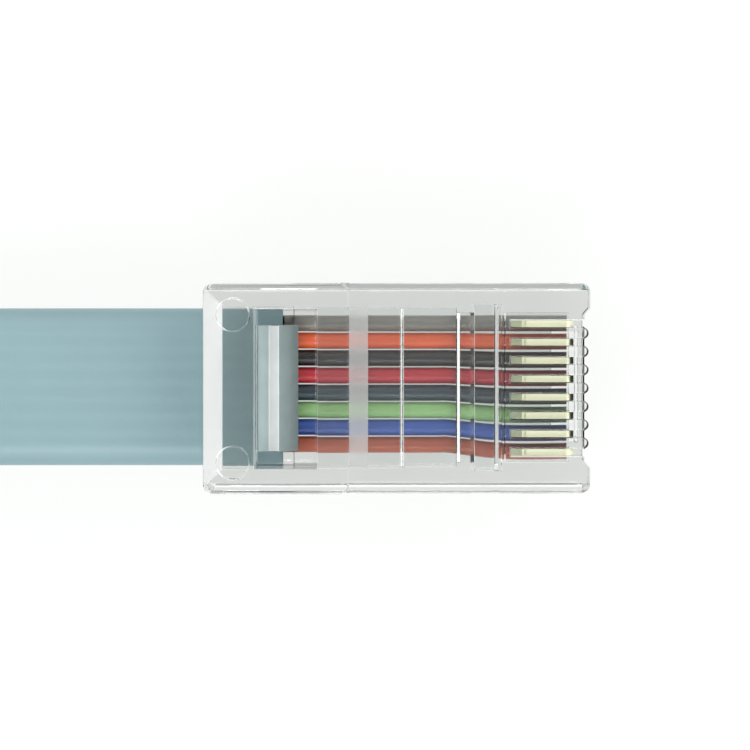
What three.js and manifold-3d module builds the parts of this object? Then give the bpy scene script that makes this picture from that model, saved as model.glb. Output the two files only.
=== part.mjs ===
// Console cable: a clear eight-contact modular plug on a flat cable, a coil of that cable,
// and a USB-C plug at its other end. Millimetres, +Z up.
// The origin is on the floor, under the middle of the modular plug. Its nose points along +X
// and its contacts face up, so that the free end of the latch touches the floor.
import * as THREE from "three";
import { ConvexGeometry } from "three/addons/geometries/ConvexGeometry.js";
import { mergeVertices } from "three/addons/utils/BufferGeometryUtils.js";
import Module from "manifold-3d";

// Clearances, and how far a cut reaches past the face that it opens
const fitGap = 0.02;
const cordGap = 0.3;
const overcut = 1;
const weldDistance = 1e-5;

// Modular plug housing, measured from its nose, its rear and its underside
const plug = {
  length: 21.5,
  width: 11.68,
  frontHeight: 6.6,
  rearHeight: 8.0,
  rearLength: 8.05,
  cornerRadius: 0.5,
  undersideChamfer: 0.45,
  stepLap: 2,
};

// Latch, moulded on the underside of the nose and sloping down to the rear
const latch = {
  drop: 3.6,
  thickness: 1.0,
  armDrop: 0.4,
  rootLap: 0.2,
  rootInset: 0.55,
  rootLength: 1.5,
  wideWidth: 6.2,
  wideEndFromNose: 8.35,
  narrowWidth: 3.2,
  endFromNose: 14.65,
};

// Comb of ribs between the contact slots, open at the nose
const comb = {
  recess: 0.33,
  ribSetback: 0.09,
  blockChamfer: 0.4,
  floorHeight: 3.4,
  sideRoom: 0.26,
  ribRootDepth: 1.4,
  ribRounding: 0.98,
};

// Contact blades
const contact = {
  count: 8,
  pitch: 1.02,
  thickness: 0.36,
  slotClearance: 0.03,
  setback: 0.92,
  length: 3.46,
  sunk: 0.5,
  shoulderHeight: 3.7,
  rearSlope: 0.6,
  noseRadius: 0.45,
  nickFromRear: 0.77,
  nickWidth: 0.1,
  nickDepth: 0.3,
  prongs: 3,
  pierce: 0.55,
};

// Insulated wires
const wire = {
  diameter: 0.9,
  height: 2.6,
  pitchAtJacket: 0.97,
  offsetAtJacket: 0.17,
  settleLength: 2,
  fanStart: 9.2,
  fanEnd: 12.2,
  endFromNose: 1.25,
  sides: 8,
  steps: 16,
};

// Cavity for the wires, stepped towards the nose. Each step ends so far from the nose, has so
// much room beside the wires and meets the step before it in a ramp
const wireCavity = {
  floor: 1.9,
  ramp: 0.2,
  steps: [
    { endFromNose: 10.55, sideRoom: 0.48, ceiling: 3.75 },
    { endFromNose: 7.4, sideRoom: 0.43, ceiling: 3.5 },
    { endFromNose: 6.63, sideRoom: 0.18, ceiling: 3.2 },
    { endFromNose: 5.3, sideRoom: 0.63, ceiling: 4.3 },
    { endFromNose: 4.9, sideRoom: 0.63, ceiling: 4.9 },
    { endFromNose: 1.15, sideRoom: 0.18, ceiling: 3.2 },
  ],
};

// Flat cable and the cavity that takes it
const cable = { width: 8.8, thickness: 2.5, heightInPlug: 2.8, gripLength: 4.4, edgeSides: 4 };
const jacketCavity = { sideClearance: 0.15, faceClearance: 0.25, length: 5.0 };
const mouth = { length: 1.05, flare: 0.95 };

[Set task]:
Each line of the listing should be echoed back exactly.

[Final result]:
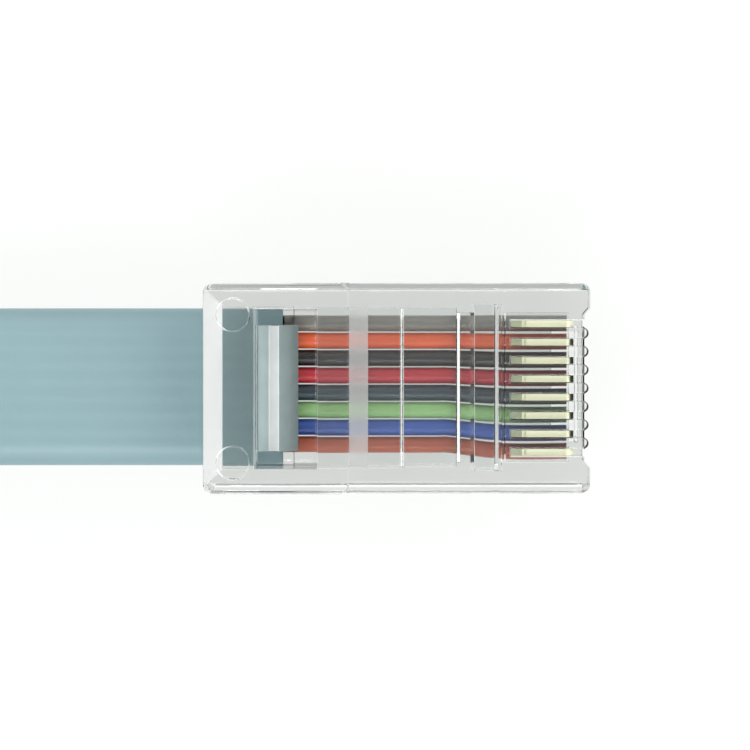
What three.js and manifold-3d module builds the parts of this object? Then give the bpy scene script that makes this picture from that model, saved as model.glb. Output the two files only.
=== part.mjs ===
// Console cable: a clear eight-contact modular plug on a flat cable, a coil of that cable,
// and a USB-C plug at its other end. Millimetres, +Z up.
// The origin is on the floor, under the middle of the modular plug. Its nose points along +X
// and its contacts face up, so that the free end of the latch touches the floor.
import * as THREE from "three";
import { ConvexGeometry } from "three/addons/geometries/ConvexGeometry.js";
import { mergeVertices } from "three/addons/utils/BufferGeometryUtils.js";
import Module from "manifold-3d";

// Clearances, and how far a cut reaches past the face that it opens
const fitGap = 0.02;
const cordGap = 0.3;
const overcut = 1;
const weldDistance = 1e-5;

// Modular plug housing, measured from its nose, its rear and its underside
const plug = {
  length: 21.5,
  width: 11.68,
  frontHeight: 6.6,
  rearHeight: 8.0,
  rearLength: 8.05,
  cornerRadius: 0.5,
  undersideChamfer: 0.45,
  stepLap: 2,
};

// Latch, moulded on the underside of the nose and sloping down to the rear
const latch = {
  drop: 3.6,
  thickness: 1.0,
  armDrop: 0.4,
  rootLap: 0.2,
  rootInset: 0.55,
  rootLength: 1.5,
  wideWidth: 6.2,
  wideEndFromNose: 8.35,
  narrowWidth: 3.2,
  endFromNose: 14.65,
};

// Comb of ribs between the contact slots, open at the nose
const comb = {
  recess: 0.33,
  ribSetback: 0.09,
  blockChamfer: 0.4,
  floorHeight: 3.4,
  sideRoom: 0.26,
  ribRootDepth: 1.4,
  ribRounding: 0.98,
};

// Contact blades
const contact = {
  count: 8,
  pitch: 1.02,
  thickness: 0.36,
  slotClearance: 0.03,
  setback: 0.92,
  length: 3.46,
  sunk: 0.5,
  shoulderHeight: 3.7,
  rearSlope: 0.6,
  noseRadius: 0.45,
  nickFromRear: 0.77,
  nickWidth: 0.1,
  nickDepth: 0.3,
  prongs: 3,
  pierce: 0.55,
};

// Insulated wires
const wire = {
  diameter: 0.9,
  height: 2.6,
  pitchAtJacket: 0.97,
  offsetAtJacket: 0.17,
  settleLength: 2,
  fanStart: 9.2,
  fanEnd: 12.2,
  endFromNose: 1.25,
  sides: 8,
  steps: 16,
};

// Cavity for the wires, stepped towards the nose. Each step ends so far from the nose, has so
// much room beside the wires and meets the step before it in a ramp
const wireCavity = {
  floor: 1.9,
  ramp: 0.2,
  steps: [
    { endFromNose: 10.55, sideRoom: 0.48, ceiling: 3.75 },
    { endFromNose: 7.4, sideRoom: 0.43, ceiling: 3.5 },
    { endFromNose: 6.63, sideRoom: 0.18, ceiling: 3.2 },
    { endFromNose: 5.3, sideRoom: 0.63, ceiling: 4.3 },
    { endFromNose: 4.9, sideRoom: 0.63, ceiling: 4.9 },
    { endFromNose: 1.15, sideRoom: 0.18, ceiling: 3.2 },
  ],
};

// Flat cable and the cavity that takes it
const cable = { width: 8.8, thickness: 2.5, heightInPlug: 2.8, gripLength: 4.4, edgeSides: 4 };
const jacketCavity = { sideClearance: 0.15, faceClearance: 0.25, length: 5.0 };
const mouth = { length: 1.05, flare: 0.95 };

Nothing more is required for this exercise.